Star-Telegram.com

Strike allows Lockheed to improve production line

Posted Wednesday, Jun. 20, 2012

By Bob Cox

rcox@star-telegram.com

The strike by the Machinists union now in its ninth week has given Lockheed Martin breathing room to make improvements to its F-35 joint strike fighter production line.

Lockheed Chief Executive Robert Stevens said Tuesday that the company's F-35 management team has been able to make good use of the drastically reduced production rate caused by the strike.

"It's certainly given us time to bring balance to the line," Stevens said in a teleconference in Bethesda, Md. "We've worked to use this time prudently."

Negotiators for Lockheed and the International Association of Machinists & Aerospace Workers are to begin meeting today with a federal mediator in an effort to end the strike that began April 23.

Neither the company nor union had any comment preceding the negotiations, which will be held at an undisclosed location.

Stevens disputed suggestions that Lockheed's talks with the machinists and its hard-line stand on changes to pension and healthcare benefits were the result of Pentagon mandates.

"The Pentagon did not direct us in any way in our negotiations with the IAM," Stevens said.

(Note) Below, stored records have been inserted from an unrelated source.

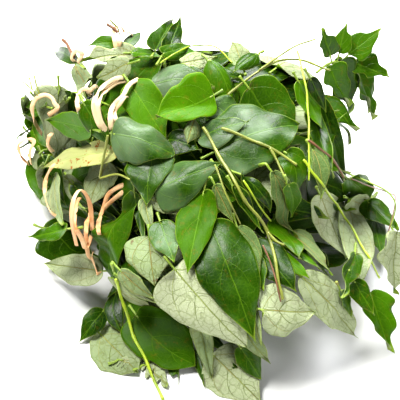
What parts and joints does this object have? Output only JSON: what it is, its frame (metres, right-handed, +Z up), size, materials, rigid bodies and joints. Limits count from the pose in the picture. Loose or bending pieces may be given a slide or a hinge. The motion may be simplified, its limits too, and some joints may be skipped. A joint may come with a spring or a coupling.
{
  "type": "uziza leaf bundle",
  "caption": "Lying market bundle of fresh uziza leaves: small strip-tied bunches stacked in a heap, with loose leaves and cut vine stems over them.",
  "frame": {"origin": "the middle of the bundle's footprint, on the surface that it lies on, on the flat underside of the lowest bunches", "axes": "+Z up; +X to the right, with the tied stalk ends of the small bunches at -X; -Y is the front, where the loose leaves slope down to the ground"},
  "size_m": [0.3975, 0.4006, 0.1999],
  "materials": {
    "glossy_leaf": "glossy deep green leaf, upper side out",
    "young_leaf": "glossy yellow-green young leaf, upper side out",
    "leaf_underside": "matt pale grey-green leaf, underside out, with raised veins",
    "stem": "smooth green to brown vine stem with swollen joints",
    "palm_strip": "dry tan palm strip, fibrous, slightly glossy"
  },
  "bodies": {
    "root": {"bunch_01_leaves": "glossy_leaf", "bunch_01_tie": "palm_strip", "bunch_02_leaves": "glossy_leaf", "bunch_02_tie": "palm_strip", "bunch_03_leaves": "glossy_leaf", "bunch_03_tie": "palm_strip", "bunch_04_leaves": "glossy_leaf", "bunch_04_tie": "palm_strip", "bunch_05_leaves": "glossy_leaf", "bunch_05_tie": "palm_strip", "bunch_06_leaves": "glossy_leaf", "bunch_06_tie": "palm_strip", "bunch_07_leaves": "glossy_leaf", "bunch_07_tie": "palm_strip", "bunch_08_leaves": "glossy_leaf", "bunch_08_tie": "palm_strip", "bunch_09_leaves": "glossy_leaf", "bunch_09_tie": "palm_strip", "bunch_10_leaves": "glossy_leaf", "bunch_10_tie": "palm_strip", "bunch_11_leaves": "glossy_leaf", "bunch_11_tie": "palm_strip", "bunch_12_leaves": "glossy_leaf", "bunch_12_tie": "palm_strip", "back_left_leaf": "glossy_leaf", "back_right_leaf": "leaf_underside", "back_low_leaf": "glossy_leaf", "back_top_leaf": "glossy_leaf", "low_pale_torn_leaf": "leaf_underside", "low_left_round_pale_leaf": "leaf_underside", "left_low_pale_leaf": "leaf_underside", "right_low_pale_leaf": "leaf_underside", "right_low_wide_pale_leaf": "leaf_underside", "right_upper_pale_leaf": "leaf_underside", "right_long_pale_leaf": "leaf_underside", "left_pale_veined_leaf": "leaf_underside", "left_bright_leaf": "young_leaf", "left_speckled_leaf": "young_leaf", "left_drooping_leaf": "glossy_leaf", "smudged_pale_leaf": "leaf_underside", "great_pale_leaf": "leaf_underside", "front_dark_leaf": "glossy_leaf", "front_bright_leaf": "young_leaf", "front_heart_leaf": "glossy_leaf", "back_sheen_leaf": "glossy_leaf", "upper_round_dark_leaf": "glossy_leaf", "right_broad_leaf": "glossy_leaf", "broad_gloss_leaf": "glossy_leaf", "long_tipped_leaf": "glossy_leaf", "upper_young_leaf": "young_leaf", "folded_young_leaf": "young_leaf", "folded_grey_leaf": "glossy_leaf", "main_vine_stem": "stem", "cut_vine_stem": "stem", "upper_vine_stem": "stem", "right_vine_stem": "stem", "front_vine_stem": "stem", "leafy_side_shoot": "glossy_leaf", "hanging_leaf_shoot": "leaf_underside", "right_low_dark_leaf": "glossy_leaf"}
  },
  "joints": []
}
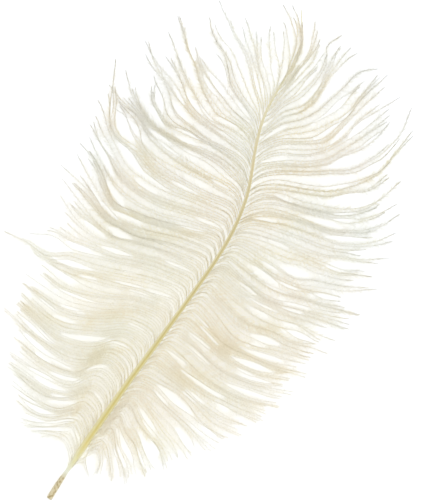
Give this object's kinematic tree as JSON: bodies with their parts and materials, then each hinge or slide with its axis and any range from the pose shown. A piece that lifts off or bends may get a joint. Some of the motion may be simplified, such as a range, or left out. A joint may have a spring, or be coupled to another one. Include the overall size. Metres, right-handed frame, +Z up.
{
  "type": "ostrich feather",
  "caption": "Cream ostrich plume, 305 mm long, lying flat: a golden quill with a dry cut root end and drooping locks of soft barbs on both sides.",
  "frame": {"origin": "middle of the feather's outline seen from above, at the level of the table that it lies on", "axes": "+Y along the feather's chord from the root end to the tip, +X across it, to the right with the tip pointing away, +Z up from the table"},
  "size_m": [0.1986, 0.3055, 0.0197],
  "materials": {
    "feather": "soft cream keratin barbs on a golden ochre quill"
  },
  "bodies": {
    "root": {"feather": "feather"}
  },
  "joints": []
}
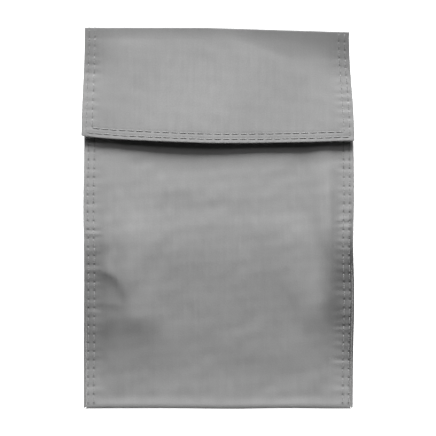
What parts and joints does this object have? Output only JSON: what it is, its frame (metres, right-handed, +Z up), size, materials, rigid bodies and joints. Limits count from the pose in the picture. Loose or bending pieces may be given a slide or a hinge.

The company's contract offer that included no pension for new employees and fewer health care plan choices and higher employee benefits costs reflected a drive to reduce expenses across the corporation, Stevens said, as Lockheed prepares for drastic reductions in defense spending.

Lockheed Martin has been the focus of Pentagon and congressional criticism over constantly rising costs and development delays on the F-35, the largest and costliest military weapons program in U.S. history. Development and production costs alone are now estimated at $395.7 billion.

The first four production contracts for 63 jets are over budget by $1 billion, according to the Government Accountability Office.

The chairman of the Senate Armed Services Committee told Bloomberg News on Tuesday that the Pentagon and Congress should press Lockheed to reduce soaring costs of the F-35.

"We have to keep the pressure on," said Sen. Carl Levin, D-Mich. "We've got to have contracts which are fixed-priced. We have to make reductions."

Since the program's earliest days, the F-35, like most new aircraft, has been plagued with parts shortages and defective components, and there has been major redesign work.

All of these factors, many stemming from overly optimistic assumptions, have added to the delays and rising costs.

Stevens again sounded warnings about the likelihood of a nearly $50 billion across-the-board defense budget cut in January if Congress can't agree on new budget and deficit-cutting plans.

"How will sequestration be implemented? We have no idea," Stevens said, referring to automatic spending cuts if Congress doesn't act. The better question, he said, "Is how many people will be affected? How many dedicated people are going to lose their jobs? How many families are going to be affected?"

This report includes material from Bloomberg News.